→ Job
Going from the top of the data below, give again each line through the one containing "const FAR_CORNER_RADIUS = 9.1;", both ends kept.

┌──

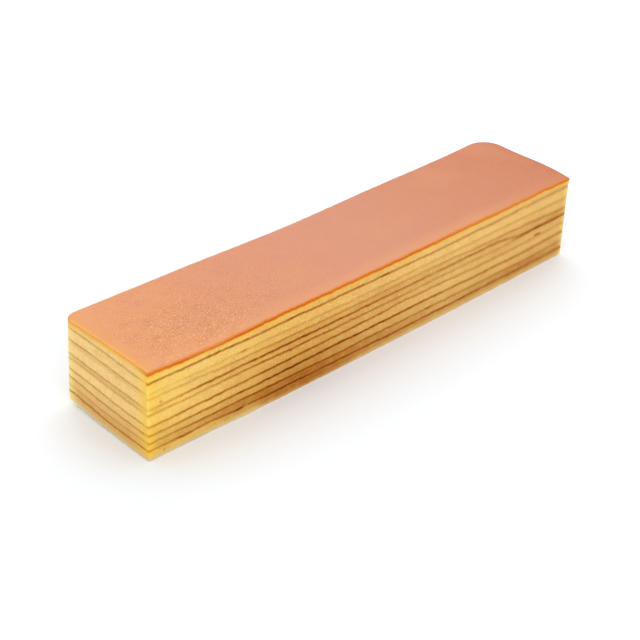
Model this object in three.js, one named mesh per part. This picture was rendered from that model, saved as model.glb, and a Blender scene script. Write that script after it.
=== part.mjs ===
// Thousand layer cake: a long bar cut from a baked slab. Ten thin layers of yellow sponge
// lie on each other, and each was browned on top before the next was poured.
// Millimetres, +Z up. The origin is at the middle of the bottom of the bar's box, +X runs
// along the bar from its near end to its far end, and the long cut face looks to -Y.
import * as THREE from 'three';

// Overall size of the bar
const LENGTH = 210.4;
const WIDTH = 46;
const HEIGHT = 34.5;

// Plan shape: the cut face bows out, the back face is hollow and uneven, the near end is
// slightly hollow at the crust and the far end swells near its front. The back and the far
// end are sums of one, two and more arches of these heights. The two back corners are
// rounded, and the near one grows sharper towards the floor.
const FRONT_BOW = 1.2;
const BACK_HOLLOWS = [2.3, -0.2, -0.1, -0.2, 0.2];
const NEAR_END_HOLLOW = 0.3;
const FAR_END_SWELLS = [0.5, 0.45];
const NEAR_CORNER_RADIUS = 5.2;
const NEAR_FOOT_RADIUS = 3.3;
const FAR_CORNER_RADIUS = 9.1;

// Thickness of each layer on the cut face, bottom layer first, at stations measured from the
// near end. Each column is scaled to HEIGHT.
const STATIONS = [0, 42, 84, 126, 168, 184, LENGTH];
const LAYER_THICKNESS = [
  [4.2, 4.1, 4.0, 3.8, 3.7, 3.4, 3.5],
  [3.0, 3.1, 3.0, 3.3, 3.0, 2.9, 3.4],
  [2.9, 3.3, 4.0, 4.0, 3.7, 4.0, 3.7],
  [3.3, 3.7, 3.7, 4.2, 4.0, 4.0, 4.1],
  [4.6, 4.2, 3.6, 2.9, 3.2, 3.4, 3.0],
  [2.3, 2.5, 2.7, 2.9, 3.3, 1.0, 0.9],
  [4.0, 2.9, 2.6, 2.7, 1.9, 3.7, 2.7],
  [1.8, 2.8, 2.7, 2.6, 3.4, 3.8, 4.3],
  [4.2, 3.8, 4.3, 3.9, 4.2, 4.4, 5.1],
  [4.2, 4.1, 3.9, 4.2, 4.1, 3.9, 3.8],
];
const TOP = LAYER_THICKNESS.length;

// Towards the back face the layers even out by this share, and the skins between them wave
const BACK_EVENNESS = 0.6;
const WAVE_HEIGHT = 0.16;
const LONG_WAVE = 71;
const SHORT_WAVE = 29;
const WAVE_TURN = 2.4;
const BACK_DRIFT = 0.4;
const DRIFT_LENGTH = 130;

// At the back of the near end the layers ride up, while the crust stays level. Each skin
// below the crust, from the floor up, has a lift at the corner and a power of its rise.
const CORNER_LIFT = [3.5, 3.2, 2.7, 3.1, 2.9, 2.3, 2.0, 1.8, 1.7, 2.1];
const CORNER_RISE = [1.9, 2.6, 3.0, 2.6, 1.9, 1.7, 1.6, 1.8, 2.0, 1.2];
const CORNER_LIFT_REACH = 45;

// Dips of the crust along its front edge: distance from the near end, height and reach
// each way
const CRUST_BUMPS = [
  { along: 28, height: -0.5, reach: 15 },
  { along: LENGTH, height: -0.8, reach: 7 },
];

// The edge of each layer is full, and drops back to the skins above and below it
const EDGE_GROOVE = 0.25;
const EDGE_ROUND = 0.5;
const SHOULDER = 0.6;

// Steps of the mesh round a corner, along the straight part and across the bar
const CORNER_STEPS = 3;
const MIDDLE_STEPS = 26;
const ROWS = 6;

const SPONGE_COLOUR = 0xecc86e;
const CRUST_COLOUR = 0xe8a077;
const SPONGE_ROUGHNESS = 0.8;
const CRUST_ROUGHNESS = 0.7;

// Distances from the near end of the mesh columns, closer together round the corners
function columnStations() {
  const arc = (radius, step) => radius * (1 - Math.cos((step / CORNER_STEPS) * (Math.PI / 2)));
  const stations = [];
  for (let step = 0; step < CORNER_STEPS; step++) {
    stations.push(arc(NEAR_CORNER_RADIUS, step));
  }
  for (let step = 0; step <= MIDDLE_STEPS; step++) {
    const share = step / MIDDLE_STEPS;
    stations.push(THREE.MathUtils.lerp(NEAR_CORNER_RADIUS, LENGTH - FAR_CORNER_RADIUS, share));
  }
  for (let step = CORNER_STEPS - 1; step >= 0; step--) {
    stations.push(LENGTH - arc(FAR_CORNER_RADIUS, step));
  }
  return stations;
}

// How far a rounded corner of this radius cuts in, at a distance from the end face
function cornerCut(radius, distance) {
  const rest = Math.max(0, radius - distance);
  return radius - Math.sqrt(radius * radius - rest * rest);
}

// One at the middle of a span and zero at its ends
function arch(share) {
  return 4 * share * (1 - share);
}

// Sum of one, two and more arches over a span, each with its height
function arches(heights, share) {
  return heights.reduce((sum, height, order) => {
    return sum + height * Math.sin(Math.PI * (order + 1) * share);
  }, 0);
}

// Place in plan of a point of a skin, at a distance from the near end and a share of the way
// across
function planPoint(skin, along, across) {
  const share = along / LENGTH;
  const rise = skin / TOP;
  const front = -WIDTH / 2 + FRONT_BOW * (1 - arch(share));
  const nearRadius = THREE.MathUtils.lerp(NEAR_FOOT_RADIUS, NEAR_CORNER_RADIUS, rise);
  const corners = cornerCut(nearRadius, along) + cornerCut(FAR_CORNER_RADIUS, LENGTH - along);
  const back = WIDTH / 2 - arches(BACK_HOLLOWS, share) - corners;
  const nearShift = rise * NEAR_END_HOLLOW * arch(across) * (1 - share);
  const farShift = arches(FAR_END_SWELLS, across) * share;
  return new THREE.Vector2(
    along - LENGTH / 2 + nearShift + farShift,
    THREE.MathUtils.lerp(front, back, across),
  );
}

// Thickness at one station of the lowest layers, as many as asked
function stackThickness(layers, station) {
  return LAYER_THICKNESS.slice(0, layers).reduce((sum, layer) => sum + layer[station], 0);
}

// Height of a skin on the cut face, eased from station to station
function frontHeight(skin, along) {
  const atStation = (station) => {
    const share = stackThickness(skin, station) / stackThickness(TOP, station);
    return HEIGHT * share;
  };
  const after = Math.max(1, STATIONS.findIndex((place) => place >= along));
  const ease = THREE.MathUtils.smoothstep(along, STATIONS[after - 1], STATIONS[after]);
  return THREE.MathUtils.lerp(atStation(after - 1), atStation(after), ease);
}

// Gentle waves along a skin at the back face, and its slow drift up and down
function backWave(skin, along) {
  const turn = skin * WAVE_TURN;
  const long = Math.sin((2 * Math.PI * along) / LONG_WAVE + turn);
  const short = Math.sin((2 * Math.PI * along) / SHORT_WAVE + 2 * turn);
  const drift = Math.sin((2 * Math.PI * along) / DRIFT_LENGTH + 3 * turn);
  return WAVE_HEIGHT * (long + short) + BACK_DRIFT * drift;
}

// Dips of the crust, which die away towards the back
function crustBumps(along, across) {
  return CRUST_BUMPS.reduce((sum, bump) => {
    const offset = (along - bump.along) / bump.reach;
    return sum + bump.height * Math.exp(-offset * offset) * (1 - across) ** 2;
  }, 0);
}

// Height of a skin: 0 is the flat bottom of the bar and TOP is the crust
function skinHeight(skin, along, across) {
  if (skin === TOP) {
    return HEIGHT + crustBumps(along, across);
  }
  const reach = Math.max(0, 1 - along / CORNER_LIFT_REACH) ** 1.5;
  const lift = CORNER_LIFT[skin] * reach * across ** CORNER_RISE[skin];
  if (skin === 0) {
    return lift;
  }
  const backShare = across * (1 - reach);
  const even = (HEIGHT * skin) / TOP;
  const base = THREE.MathUtils.lerp(frontHeight(skin, along), even, BACK_EVENNESS * backShare);
  return base + backWave(skin, along) * backShare + lift;
}

// The grid that all skins share: its places and its edge, anticlockwise from above
function sharedGrid() {
  const stations = columnStations();
  const columns = stations.length;
  const places = [];
  for (const along of stations) {
    for (let row = 0; row <= ROWS; row++) {
      places.push({ along, across: row / ROWS });
    }
  }
  const at = (column, row) => column * (ROWS + 1) + row;
  const edge = [];
  for (let column = 0; column < columns - 1; column++) {
    edge.push(at(column, 0));
  }
  for (let row = 0; row < ROWS; row++) {
    edge.push(at(columns - 1, row));
  }
  for (let column = columns - 1; column > 0; column--) {
    edge.push(at(column, ROWS));
  }
  for (let row = ROWS; row > 0; row--) {
    edge.push(at(0, row));
  }
  return { places, edge, columns, at };
}

const grid = sharedGrid();

// A skin's plan point at a step along the edge, counted round and round
function edgePlan(skin, step) {
  const count = grid.edge.length;
  const { along, across } = grid.places[grid.edge[(step + count) % count]];
  return planPoint(skin, along, across);
}

// The mitred outward direction at a step along the edge of a skin
function edgeDirection(skin, step) {
  const normal = (from, to) => new THREE.Vector2(to.y - from.y, from.x - to.x).normalize();
  const here = edgePlan(skin, step);
  const before = normal(edgePlan(skin, step - 1), here);
  const after = normal(here, edgePlan(skin, step + 1));
  const sum = before.add(after);
  return sum.multiplyScalar(2 / sum.lengthSq());
}

// The points of one skin, drawn in at the edge by a groove
function skinPoints(skin) {
  const inset = skin === 0 || skin === TOP ? EDGE_ROUND : EDGE_GROOVE;
  const points = grid.places.map(({ along, across }) => {
    const plan = planPoint(skin, along, across);
    return new THREE.Vector3(plan.x, plan.y, skinHeight(skin, along, across));
  });
  grid.edge.forEach((index, step) => {
    const direction = edgeDirection(skin, step);
    points[index].x -= direction.x * inset;
    points[index].y -= direction.y * inset;
  });
  return points;
}

// The full edge of a layer, a shoulder's height above its lower skin or below its upper
function shoulderRing(number, lower, upper, fromTop) {
  return grid.edge.map((index, step) => {
    const plan = edgePlan(fromTop ? number : number - 1, step);
    const bottom = lower[index].z;
    const top = upper[index].z;
    const shoulder = Math.min(SHOULDER, (top - bottom) / 3);
    return new THREE.Vector3(plan.x, plan.y, fromTop ? top - shoulder : bottom + shoulder);
  });
}

// One layer as a closed solid between two skins
function layerGeometry(number) {
  const lower = skinPoints(number - 1);
  const upper = skinPoints(number);
  const rings = [
    shoulderRing(number, lower, upper, false),
    shoulderRing(number, lower, upper, true),
  ];
  const vertices = [...lower, ...upper, ...rings[0], ...rings[1]];
  const upperStart = lower.length;
  const ringStart = [2 * lower.length, 2 * lower.length + grid.edge.length];
  const faces = [];

  for (let column = 0; column < grid.columns - 1; column++) {
    for (let row = 0; row < ROWS; row++) {
      const a = grid.at(column, row);
      const b = grid.at(column + 1, row);
      const c = grid.at(column + 1, row + 1);
      const d = grid.at(column, row + 1);
      faces.push(a, c, b, a, d, c);
      faces.push(upperStart + a, upperStart + b, upperStart + c);
      faces.push(upperStart + a, upperStart + c, upperStart + d);
    }
  }

  const count = grid.edge.length;
  const loops = [
    (step) => grid.edge[step],
    (step) => ringStart[0] + step,
    (step) => ringStart[1] + step,
    (step) => upperStart + grid.edge[step],
  ];
  for (let level = 0; level < loops.length - 1; level++) {
    for (let step = 0; step < count; step++) {
      const next = (step + 1) % count;
      const a = loops[level](step);
      const b = loops[level](next);
      const c = loops[level + 1](next);
      const d = loops[level + 1](step);
      faces.push(a, b, c, a, c, d);
    }
  }

  const geometry = new THREE.BufferGeometry().setFromPoints(vertices);
  geometry.setIndex(faces);
  geometry.computeVertexNormals();
  return geometry;
}

function spongeMaterial() {
  return new THREE.MeshStandardMaterial({
    color: SPONGE_COLOUR,
    roughness: SPONGE_ROUGHNESS,
    metalness: 0,
  });
}

function crustMaterial() {
  return new THREE.MeshStandardMaterial({
    color: CRUST_COLOUR,
    roughness: CRUST_ROUGHNESS,
    metalness: 0,
  });
}

function makeLayer(number) {
  const material = number === TOP ? crustMaterial() : spongeMaterial();
  const layer = new THREE.Mesh(layerGeometry(number), material);
  layer.name = `layer_${String(number).padStart(2, '0')}`;
  return layer;
}

const group = new THREE.Group();
for (let number = 1; number <= TOP; number++) {
  group.add(makeLayer(number));
}

// The origin is below the middle of the bar
const middle = new THREE.Box3().setFromObject(group).getCenter(new THREE.Vector3());
group.position.set(-middle.x, -middle.y, 0);

export default group;
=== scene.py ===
"""Looks of a bar of thousand layer cake: ten sponge layers, the browned skins between them
and the crust on top. Lengths are in millimetres, apart from those of the floor and the
lights, which are in metres. "Along" is the distance along the bar from its near end, and
"across" is the share of the way from its cut face to its back."""

import math

import bpy
import numpy as np
from mathutils import Matrix, Vector, noise
from mathutils.bvhtree import BVHTree


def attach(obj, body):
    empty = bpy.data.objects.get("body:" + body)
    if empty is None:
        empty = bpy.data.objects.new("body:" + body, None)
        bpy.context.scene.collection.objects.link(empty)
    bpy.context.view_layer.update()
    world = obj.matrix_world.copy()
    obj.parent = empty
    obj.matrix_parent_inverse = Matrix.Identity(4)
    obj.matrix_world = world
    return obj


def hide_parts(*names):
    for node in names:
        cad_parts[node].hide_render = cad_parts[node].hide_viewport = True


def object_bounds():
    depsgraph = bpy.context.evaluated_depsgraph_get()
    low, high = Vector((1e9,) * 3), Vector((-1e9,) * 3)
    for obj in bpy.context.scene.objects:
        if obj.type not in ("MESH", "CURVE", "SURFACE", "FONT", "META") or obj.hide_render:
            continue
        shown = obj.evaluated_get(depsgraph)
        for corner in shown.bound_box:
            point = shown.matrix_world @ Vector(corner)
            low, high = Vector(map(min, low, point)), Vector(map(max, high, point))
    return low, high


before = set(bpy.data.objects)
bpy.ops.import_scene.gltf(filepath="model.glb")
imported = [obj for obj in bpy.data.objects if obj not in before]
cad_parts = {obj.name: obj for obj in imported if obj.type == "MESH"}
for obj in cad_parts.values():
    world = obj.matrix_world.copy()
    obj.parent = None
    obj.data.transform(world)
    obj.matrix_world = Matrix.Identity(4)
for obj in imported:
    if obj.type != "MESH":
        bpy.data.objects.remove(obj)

CAD_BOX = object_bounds()
MM = 0.001

# The bar, as in the solids
LAYERS = 10
LENGTH = 210.4
WIDTH = 46.0
HEIGHT = CAD_BOX[1][2] / MM
FRONT_BOW = 1.2
BACK_HOLLOWS = [2.3, -0.2, -0.1, -0.2, 0.2]
NEAR_END_HOLLOW = 0.3
FAR_END_SWELLS = [0.5, 0.45]
NEAR_CORNER_RADIUS = 5.2
NEAR_FOOT_RADIUS = 3.3
FAR_CORNER_RADIUS = 9.1

# Where the middle of that outline lies in the frame
SHIFT_X = CAD_BOX[0][0] / MM + LENGTH / 2
SHIFT_Y = CAD_BOX[0][1] / MM + WIDTH / 2

# Camera, from the bar's outline in the photograph
CAMERA_PLACE = (-380.4, -369.1, 330.6)
CAMERA_YAW = 45.27
CAMERA_PITCH = 31.89
CAMERA_ROLL = 2.42
CAMERA_LENS = 95.07
CAMERA_SENSOR = 36

# How much brighter the light is than makes a white surface just white
LIGHT_LEVEL = 1.18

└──

→ Response to this task
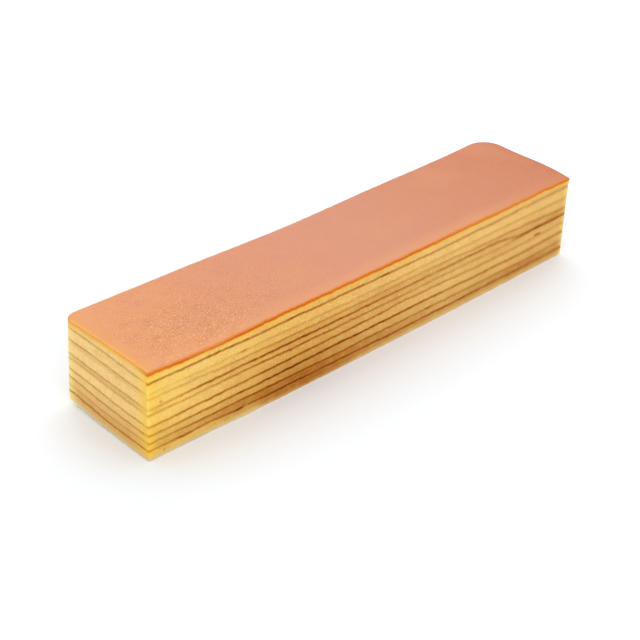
Model this object in three.js, one named mesh per part. This picture was rendered from that model, saved as model.glb, and a Blender scene script. Write that script after it.
=== part.mjs ===
// Thousand layer cake: a long bar cut from a baked slab. Ten thin layers of yellow sponge
// lie on each other, and each was browned on top before the next was poured.
// Millimetres, +Z up. The origin is at the middle of the bottom of the bar's box, +X runs
// along the bar from its near end to its far end, and the long cut face looks to -Y.
import * as THREE from 'three';

// Overall size of the bar
const LENGTH = 210.4;
const WIDTH = 46;
const HEIGHT = 34.5;

// Plan shape: the cut face bows out, the back face is hollow and uneven, the near end is
// slightly hollow at the crust and the far end swells near its front. The back and the far
// end are sums of one, two and more arches of these heights. The two back corners are
// rounded, and the near one grows sharper towards the floor.
const FRONT_BOW = 1.2;
const BACK_HOLLOWS = [2.3, -0.2, -0.1, -0.2, 0.2];
const NEAR_END_HOLLOW = 0.3;
const FAR_END_SWELLS = [0.5, 0.45];
const NEAR_CORNER_RADIUS = 5.2;
const NEAR_FOOT_RADIUS = 3.3;
const FAR_CORNER_RADIUS = 9.1;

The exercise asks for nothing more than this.